TASK REQUIREMENTS: Select each line where the word "parts" appears.

RECORDS SUPPLIED:
## Begin

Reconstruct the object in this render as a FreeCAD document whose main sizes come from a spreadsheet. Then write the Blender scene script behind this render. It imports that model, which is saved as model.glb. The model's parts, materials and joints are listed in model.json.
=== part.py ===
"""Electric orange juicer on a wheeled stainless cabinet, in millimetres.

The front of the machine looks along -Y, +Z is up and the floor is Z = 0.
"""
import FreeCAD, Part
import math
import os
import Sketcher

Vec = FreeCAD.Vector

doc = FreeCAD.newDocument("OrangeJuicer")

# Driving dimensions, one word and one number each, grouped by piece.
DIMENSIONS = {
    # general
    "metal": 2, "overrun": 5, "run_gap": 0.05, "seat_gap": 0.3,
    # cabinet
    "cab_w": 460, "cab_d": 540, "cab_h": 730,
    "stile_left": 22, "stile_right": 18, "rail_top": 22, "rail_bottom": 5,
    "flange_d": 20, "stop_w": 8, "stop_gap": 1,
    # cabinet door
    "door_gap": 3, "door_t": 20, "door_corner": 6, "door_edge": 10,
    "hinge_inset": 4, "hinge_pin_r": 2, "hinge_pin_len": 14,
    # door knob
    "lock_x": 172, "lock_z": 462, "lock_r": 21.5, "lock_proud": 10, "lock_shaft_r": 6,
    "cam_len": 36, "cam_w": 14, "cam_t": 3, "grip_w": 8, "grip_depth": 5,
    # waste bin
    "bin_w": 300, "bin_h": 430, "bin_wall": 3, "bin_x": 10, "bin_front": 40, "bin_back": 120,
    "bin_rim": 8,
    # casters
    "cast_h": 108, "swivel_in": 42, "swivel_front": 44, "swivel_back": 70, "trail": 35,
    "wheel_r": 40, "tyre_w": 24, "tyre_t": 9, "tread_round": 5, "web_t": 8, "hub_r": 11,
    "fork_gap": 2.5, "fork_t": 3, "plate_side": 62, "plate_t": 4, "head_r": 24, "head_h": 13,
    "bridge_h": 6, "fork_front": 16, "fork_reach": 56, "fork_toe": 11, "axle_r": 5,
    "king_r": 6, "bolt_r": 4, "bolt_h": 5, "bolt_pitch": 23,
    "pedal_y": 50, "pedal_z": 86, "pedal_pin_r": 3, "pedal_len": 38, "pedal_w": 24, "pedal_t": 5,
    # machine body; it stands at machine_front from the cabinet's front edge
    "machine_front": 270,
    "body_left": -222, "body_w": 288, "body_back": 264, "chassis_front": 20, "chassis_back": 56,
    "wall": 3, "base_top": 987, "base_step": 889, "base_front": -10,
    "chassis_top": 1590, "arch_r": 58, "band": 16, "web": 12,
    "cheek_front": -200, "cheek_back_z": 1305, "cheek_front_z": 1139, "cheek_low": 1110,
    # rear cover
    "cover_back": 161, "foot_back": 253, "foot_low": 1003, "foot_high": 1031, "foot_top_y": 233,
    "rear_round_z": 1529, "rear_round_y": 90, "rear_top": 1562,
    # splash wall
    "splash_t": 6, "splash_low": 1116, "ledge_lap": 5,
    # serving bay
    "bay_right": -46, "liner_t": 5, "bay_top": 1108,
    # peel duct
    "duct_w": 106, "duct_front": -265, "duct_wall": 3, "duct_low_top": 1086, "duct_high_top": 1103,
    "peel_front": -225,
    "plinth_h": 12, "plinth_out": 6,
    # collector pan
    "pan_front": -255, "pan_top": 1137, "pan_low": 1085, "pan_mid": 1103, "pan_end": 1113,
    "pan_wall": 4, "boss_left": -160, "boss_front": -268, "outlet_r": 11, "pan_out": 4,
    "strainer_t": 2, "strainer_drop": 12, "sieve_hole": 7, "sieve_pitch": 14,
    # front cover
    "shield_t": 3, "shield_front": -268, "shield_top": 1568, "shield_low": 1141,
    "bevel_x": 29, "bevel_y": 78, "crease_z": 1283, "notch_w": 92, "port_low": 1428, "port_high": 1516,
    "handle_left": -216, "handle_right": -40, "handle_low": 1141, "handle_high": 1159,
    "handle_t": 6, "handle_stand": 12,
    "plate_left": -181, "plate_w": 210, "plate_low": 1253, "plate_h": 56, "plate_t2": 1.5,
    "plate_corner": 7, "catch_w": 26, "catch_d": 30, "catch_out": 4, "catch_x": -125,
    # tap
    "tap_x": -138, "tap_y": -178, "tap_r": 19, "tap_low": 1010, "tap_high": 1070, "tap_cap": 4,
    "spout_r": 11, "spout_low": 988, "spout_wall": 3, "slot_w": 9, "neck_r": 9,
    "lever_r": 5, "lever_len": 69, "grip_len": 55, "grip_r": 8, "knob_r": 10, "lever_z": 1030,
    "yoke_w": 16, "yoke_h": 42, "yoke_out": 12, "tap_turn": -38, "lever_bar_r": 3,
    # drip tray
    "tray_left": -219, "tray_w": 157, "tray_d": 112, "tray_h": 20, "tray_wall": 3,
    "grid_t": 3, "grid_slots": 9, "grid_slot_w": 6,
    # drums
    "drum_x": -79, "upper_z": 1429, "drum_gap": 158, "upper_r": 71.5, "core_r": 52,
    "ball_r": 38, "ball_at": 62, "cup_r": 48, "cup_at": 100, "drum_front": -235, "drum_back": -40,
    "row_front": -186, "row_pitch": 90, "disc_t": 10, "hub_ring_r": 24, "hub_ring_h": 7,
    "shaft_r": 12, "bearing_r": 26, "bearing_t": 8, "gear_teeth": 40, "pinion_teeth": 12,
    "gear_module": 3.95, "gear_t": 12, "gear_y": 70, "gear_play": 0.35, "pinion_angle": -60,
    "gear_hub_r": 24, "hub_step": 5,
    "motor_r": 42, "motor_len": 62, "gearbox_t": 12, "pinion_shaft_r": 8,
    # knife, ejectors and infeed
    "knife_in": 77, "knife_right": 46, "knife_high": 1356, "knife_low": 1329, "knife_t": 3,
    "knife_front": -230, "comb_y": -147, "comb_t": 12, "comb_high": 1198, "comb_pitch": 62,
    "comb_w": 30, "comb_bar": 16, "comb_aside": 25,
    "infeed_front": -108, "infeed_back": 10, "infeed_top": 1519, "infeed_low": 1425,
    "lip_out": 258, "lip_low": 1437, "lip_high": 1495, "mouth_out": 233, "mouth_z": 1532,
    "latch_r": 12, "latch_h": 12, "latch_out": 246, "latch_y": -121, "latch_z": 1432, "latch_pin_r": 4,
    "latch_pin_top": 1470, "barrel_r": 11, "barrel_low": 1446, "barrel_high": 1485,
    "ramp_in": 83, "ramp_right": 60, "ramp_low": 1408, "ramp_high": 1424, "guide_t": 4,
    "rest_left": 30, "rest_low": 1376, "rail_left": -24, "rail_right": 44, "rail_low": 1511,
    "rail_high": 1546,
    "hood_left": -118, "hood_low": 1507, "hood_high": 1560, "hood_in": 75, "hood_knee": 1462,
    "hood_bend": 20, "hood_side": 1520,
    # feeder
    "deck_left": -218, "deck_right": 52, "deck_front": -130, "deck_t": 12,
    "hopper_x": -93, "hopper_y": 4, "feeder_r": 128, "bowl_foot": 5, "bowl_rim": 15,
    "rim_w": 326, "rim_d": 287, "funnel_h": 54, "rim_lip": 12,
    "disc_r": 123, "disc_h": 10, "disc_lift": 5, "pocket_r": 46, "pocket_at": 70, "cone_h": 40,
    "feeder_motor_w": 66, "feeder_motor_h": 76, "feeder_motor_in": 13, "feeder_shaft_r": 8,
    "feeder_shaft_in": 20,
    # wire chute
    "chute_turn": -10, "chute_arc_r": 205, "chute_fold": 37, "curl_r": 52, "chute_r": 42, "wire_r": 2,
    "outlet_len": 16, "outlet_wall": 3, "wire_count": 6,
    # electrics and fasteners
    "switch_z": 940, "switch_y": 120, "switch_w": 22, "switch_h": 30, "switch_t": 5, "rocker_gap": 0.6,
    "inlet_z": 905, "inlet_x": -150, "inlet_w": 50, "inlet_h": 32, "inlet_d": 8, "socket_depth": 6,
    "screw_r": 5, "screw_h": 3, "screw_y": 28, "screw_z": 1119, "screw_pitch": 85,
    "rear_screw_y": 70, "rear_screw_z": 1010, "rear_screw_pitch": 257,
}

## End
## Begin

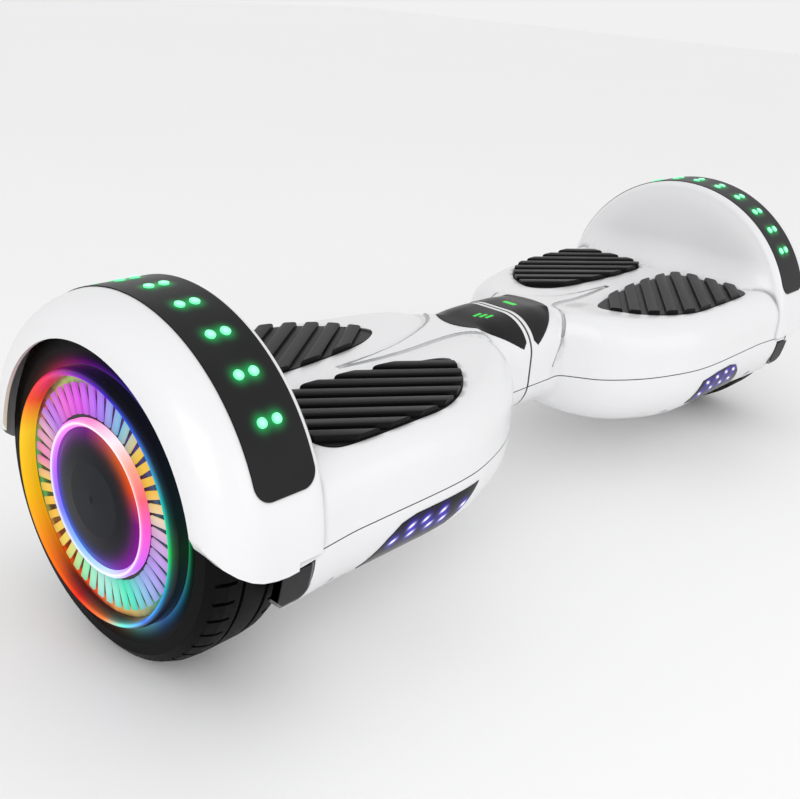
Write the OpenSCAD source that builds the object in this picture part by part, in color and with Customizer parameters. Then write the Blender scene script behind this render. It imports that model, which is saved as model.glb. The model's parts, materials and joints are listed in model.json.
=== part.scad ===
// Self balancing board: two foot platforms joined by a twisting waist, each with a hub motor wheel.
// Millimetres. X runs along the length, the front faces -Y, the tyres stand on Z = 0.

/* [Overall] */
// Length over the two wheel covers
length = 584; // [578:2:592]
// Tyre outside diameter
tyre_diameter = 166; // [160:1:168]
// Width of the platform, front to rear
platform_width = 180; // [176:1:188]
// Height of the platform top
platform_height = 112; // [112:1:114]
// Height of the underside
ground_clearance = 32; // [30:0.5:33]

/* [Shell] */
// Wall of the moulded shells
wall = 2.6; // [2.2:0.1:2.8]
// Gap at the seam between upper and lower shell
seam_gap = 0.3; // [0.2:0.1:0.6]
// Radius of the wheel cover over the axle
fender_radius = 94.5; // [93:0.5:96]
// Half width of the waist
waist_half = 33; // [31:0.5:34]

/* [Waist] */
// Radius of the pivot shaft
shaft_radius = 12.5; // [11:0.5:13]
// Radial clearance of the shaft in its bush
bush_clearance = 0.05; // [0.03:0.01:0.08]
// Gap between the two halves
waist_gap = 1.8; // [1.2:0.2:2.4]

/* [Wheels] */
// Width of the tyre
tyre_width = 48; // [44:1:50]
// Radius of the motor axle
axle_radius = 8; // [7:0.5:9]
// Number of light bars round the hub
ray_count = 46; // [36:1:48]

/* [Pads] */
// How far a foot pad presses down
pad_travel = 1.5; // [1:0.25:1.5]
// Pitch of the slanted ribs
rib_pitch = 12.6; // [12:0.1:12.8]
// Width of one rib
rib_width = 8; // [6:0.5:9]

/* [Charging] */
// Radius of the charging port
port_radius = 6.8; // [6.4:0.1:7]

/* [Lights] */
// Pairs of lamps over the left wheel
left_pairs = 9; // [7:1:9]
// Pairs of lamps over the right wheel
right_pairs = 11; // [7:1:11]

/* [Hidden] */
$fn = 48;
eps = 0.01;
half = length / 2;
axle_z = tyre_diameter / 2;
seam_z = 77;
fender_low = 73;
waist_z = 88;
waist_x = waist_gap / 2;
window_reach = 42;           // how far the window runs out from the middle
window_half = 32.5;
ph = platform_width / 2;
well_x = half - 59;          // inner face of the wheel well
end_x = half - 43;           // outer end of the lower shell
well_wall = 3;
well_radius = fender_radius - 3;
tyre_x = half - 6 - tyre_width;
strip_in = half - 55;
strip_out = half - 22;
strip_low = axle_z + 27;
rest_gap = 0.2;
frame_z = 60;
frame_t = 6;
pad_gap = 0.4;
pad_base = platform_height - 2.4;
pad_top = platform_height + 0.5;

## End
## Begin

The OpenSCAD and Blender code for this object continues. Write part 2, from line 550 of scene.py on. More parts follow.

## End

SOLUTION:
Reconstruct the object in this render as a FreeCAD document whose main sizes come from a spreadsheet. Then write the Blender scene script behind this render. It imports that model, which is saved as model.glb. The model's parts, materials and joints are listed in model.json.
Write the OpenSCAD source that builds the object in this picture part by part, in color and with Customizer parameters. Then write the Blender scene script behind this render. It imports that model, which is saved as model.glb. The model's parts, materials and joints are listed in model.json.
The OpenSCAD and Blender code for this object continues. Write part 2, from line 550 of scene.py on. More parts follow.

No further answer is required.